RESEARCH MONOGRAPH · KDC-MN-1576

Suzetrigine

May 21, 2026 Kodiac biolabs Research Revised May 22, 2026 3 min read

Selective NaV1.8 voltage-gated sodium channel inhibitor (non-opioid peripheral analgesic)

A first-in-class, peripherally restricted NaV1.8 sodium channel inhibitor developed by Vertex Pharmaceuticals as a non-opioid analgesic for moderate-to-severe acute pain, distinguished by allosteric binding to voltage-sensing domain 2 and greater than 31,000-fold selectivity over all other sodium channel subtypes.

Abstract

Suzetrigine (VX-548; trade name Journavx) is the first selective inhibitor of the NaV1.8 voltage-gated sodium channel to receive regulatory approval, granted by the United States Food and Drug Administration on 30 January 2025 for the treatment of moderate-to-severe acute pain in adults. The compound represents a mechanistically novel analgesic class, acting by allosteric binding to the extracellular S3-S4 loop of voltage-sensing domain 2 (VSD2) of the NaV1.8 channel, where a KKGS amino acid sequence unique to this subtype confers greater than 31,000-fold selectivity over the other nine human voltage-gated sodium channel isoforms. NaV1.8, encoded by the SCN10A gene, is expressed almost exclusively in peripheral nociceptive neurons of the dorsal root ganglia, where it contributes more than 70 percent of the depolarizing current during pain-signaling action potentials. Suzetrigine stabilizes the channel in its closed (resting) state through tonic inhibition that is independent of channel opening frequency, thereby reducing pathological nociceptor hyperexcitability without affecting cardiac, central nervous system, or skeletal muscle sodium channels.

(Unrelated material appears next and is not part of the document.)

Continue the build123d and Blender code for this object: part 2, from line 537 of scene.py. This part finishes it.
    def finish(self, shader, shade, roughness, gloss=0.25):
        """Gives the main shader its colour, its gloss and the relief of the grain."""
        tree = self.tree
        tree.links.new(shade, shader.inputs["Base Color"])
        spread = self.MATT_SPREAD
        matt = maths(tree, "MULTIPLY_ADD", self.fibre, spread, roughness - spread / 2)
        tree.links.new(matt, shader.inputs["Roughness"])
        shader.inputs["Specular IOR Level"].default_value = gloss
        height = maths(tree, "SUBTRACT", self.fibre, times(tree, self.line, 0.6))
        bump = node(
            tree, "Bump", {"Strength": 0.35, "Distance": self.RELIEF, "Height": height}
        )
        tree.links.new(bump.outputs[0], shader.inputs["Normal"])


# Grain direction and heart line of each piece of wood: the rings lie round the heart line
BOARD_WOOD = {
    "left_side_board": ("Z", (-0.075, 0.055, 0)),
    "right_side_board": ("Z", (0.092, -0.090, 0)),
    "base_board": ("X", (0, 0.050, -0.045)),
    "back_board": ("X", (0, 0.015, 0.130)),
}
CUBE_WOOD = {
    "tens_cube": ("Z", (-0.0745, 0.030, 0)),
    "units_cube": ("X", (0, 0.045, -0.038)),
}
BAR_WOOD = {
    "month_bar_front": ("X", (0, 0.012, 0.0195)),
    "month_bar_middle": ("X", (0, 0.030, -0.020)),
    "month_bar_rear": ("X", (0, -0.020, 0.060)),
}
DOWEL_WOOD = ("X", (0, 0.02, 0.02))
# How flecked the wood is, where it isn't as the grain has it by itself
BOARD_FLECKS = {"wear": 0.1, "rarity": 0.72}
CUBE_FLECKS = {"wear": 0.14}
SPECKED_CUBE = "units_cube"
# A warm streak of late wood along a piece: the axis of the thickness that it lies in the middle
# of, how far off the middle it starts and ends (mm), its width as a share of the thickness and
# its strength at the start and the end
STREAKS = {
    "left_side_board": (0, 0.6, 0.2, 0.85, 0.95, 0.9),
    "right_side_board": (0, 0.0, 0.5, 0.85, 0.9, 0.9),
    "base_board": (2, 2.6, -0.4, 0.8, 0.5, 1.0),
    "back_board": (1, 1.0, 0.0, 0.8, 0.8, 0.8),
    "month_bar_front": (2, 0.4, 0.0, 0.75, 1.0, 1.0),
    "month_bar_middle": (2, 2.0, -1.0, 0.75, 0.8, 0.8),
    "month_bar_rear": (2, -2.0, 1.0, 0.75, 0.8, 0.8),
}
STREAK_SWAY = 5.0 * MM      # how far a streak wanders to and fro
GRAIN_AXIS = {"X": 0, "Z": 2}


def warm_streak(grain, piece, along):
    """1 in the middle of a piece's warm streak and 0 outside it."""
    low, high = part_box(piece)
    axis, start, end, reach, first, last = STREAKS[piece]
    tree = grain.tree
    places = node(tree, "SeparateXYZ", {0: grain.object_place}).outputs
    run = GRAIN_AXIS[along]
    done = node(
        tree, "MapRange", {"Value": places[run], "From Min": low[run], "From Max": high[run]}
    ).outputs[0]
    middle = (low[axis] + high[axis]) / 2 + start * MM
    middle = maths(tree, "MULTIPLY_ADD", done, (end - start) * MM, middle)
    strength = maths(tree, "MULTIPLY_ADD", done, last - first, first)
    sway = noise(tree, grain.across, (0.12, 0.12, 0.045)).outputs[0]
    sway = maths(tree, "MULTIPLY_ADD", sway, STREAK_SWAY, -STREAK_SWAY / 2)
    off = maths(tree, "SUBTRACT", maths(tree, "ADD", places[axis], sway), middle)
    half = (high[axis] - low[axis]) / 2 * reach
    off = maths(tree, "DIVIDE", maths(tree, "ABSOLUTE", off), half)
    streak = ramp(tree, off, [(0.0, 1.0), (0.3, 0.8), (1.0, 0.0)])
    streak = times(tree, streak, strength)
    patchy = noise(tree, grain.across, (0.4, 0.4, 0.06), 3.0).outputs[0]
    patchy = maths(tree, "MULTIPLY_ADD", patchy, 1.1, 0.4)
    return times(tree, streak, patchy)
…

The compound emerged from a multi-year medicinal chemistry program at Vertex Pharmaceuticals that progressed through the predecessors VX-128 and VX-150 before arriving at VX-548, which demonstrated an in vitro IC50 of 0.68 nanomolar against human NaV1.8 with negligible activity (IC50 greater than 10,000 nanomolar) against all other NaV subtypes. In Phase 2 randomized controlled trials in postoperative bunionectomy and abdominoplasty pain, suzetrigine at a 100 mg loading dose followed by 50 mg every 12 hours produced statistically significant reductions in the time-weighted sum of pain intensity difference over 48 hours (SPID48) compared to placebo (37.8-point and 36.8-point superiority, respectively). In the pivotal Phase 3 NAVIGATE-1 (bunionectomy, N = 1,073) and NAVIGATE-2 (abdominoplasty, N = 1,118) trials, suzetrigine achieved statistically significant superiority over placebo on SPID48 (p = 0.0002 and p < 0.0001, respectively), with analgesic efficacy broadly comparable to hydrocodone/acetaminophen but without opioid-class adverse effects including respiratory depression, sedation, or abuse liability.

Pharmacokinetics are characterized by oral administration with a time to peak plasma concentration of approximately 3 hours in the fasted state, extensive tissue distribution (volume of distribution approximately 495 liters), 99 percent plasma protein binding, and hepatic metabolism predominantly through CYP3A enzymes to the active metabolite M6-SUZ (3.7-fold less potent than parent compound). The terminal elimination half-life of suzetrigine is 23.6 hours, and that of M6-SUZ is 33.0 hours, supporting twice-daily maintenance dosing. Excretion occurs through both fecal (49.9 percent) and urinary (44.0 percent) routes. The compound is contraindicated with strong CYP3A4 inhibitors and in severe hepatic impairment (Child-Pugh Class C). The most common adverse events in clinical trials were nausea, headache, dizziness, constipation, pruritus, muscle spasms, and rash, all predominantly mild to moderate in severity. No respiratory depression, physical dependence, or abuse potential has been identified in clinical or preclinical assessments.

This monograph documents the chemistry, structural pharmacology, mechanism of action, comprehensive pharmacokinetics, preclinical and clinical evidence base, regulatory history, sourcing and handling considerations, drug interaction profile, adverse-event signal, and a structured comparative assessment of five alternative analgesic approaches (VX-150, hydrocodone/acetaminophen, pregabalin, celecoxib, and lidocaine 5% patch) against suzetrigine on five competency standards.